Looking at framebuilders and the bikes they build I see an overrepresentation of white cis-males and I feel that this segment have a tendency to build bikes that point in the same direction. I’m interested in using my queer background and point of view as a means to build bikes that I do not see, especially in mainstream bicycle culture.

What are the specific barriers you face with your practice ?

The most concrete barrier I’m facing is economy. Economy in terms of buying tubes, getting frames painted and buying parts. But also economy as in time. As a person who’s trying to get the ball rolling in the frame building industry it is very difficult to find the balance of affording and finding time to work on bikes and working another job to pay the rent and put food on the table.

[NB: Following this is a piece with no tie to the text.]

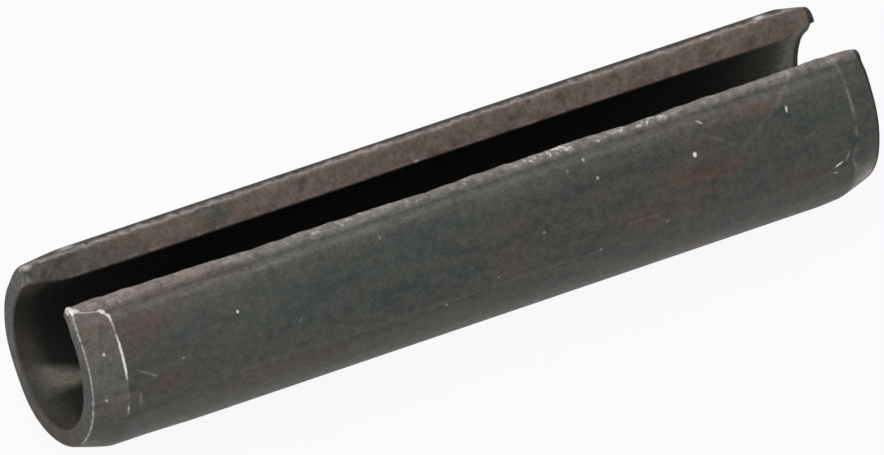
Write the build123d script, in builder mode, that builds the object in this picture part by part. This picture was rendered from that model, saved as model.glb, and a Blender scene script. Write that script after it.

Getting the SRAM scholarship would be a massive help towards breaking down this barrier and freeing up some time. The support would allow me to spend the time needed to make the best possible show bike I’m able to.

What bike would you make and why?

I would build bike that values getting out riding over going far, feeling comfortable over being tough. I would want this bike to be a symbol of the change I hope to see in the bike industry and in the world.

I think that we need more softness in bike culture and in the world in general. The patriarchal structures that dominate the (western) world weights strong- and toughness over emotions and caring for each other.

I would want this project to be a tribute to everyone who feel like they don’t belong in cycling because they’re not tough enough. The bike would draw inspiration from classic randonneur bicycles with modern touches – in both geometry and equipment.

It would feature standard diameter thin-walled tubing and a one-inch fork with a short quill stem. It would all be joined with a mix of unfiled fillet brazing and silver soldered lugs. The paint job would be in bright pastel colours and matching waxed canvas bags for everyday and touring setups. On the more modern part it would be equipped with big tubeless tires, wide flared drop bars and disc brakes.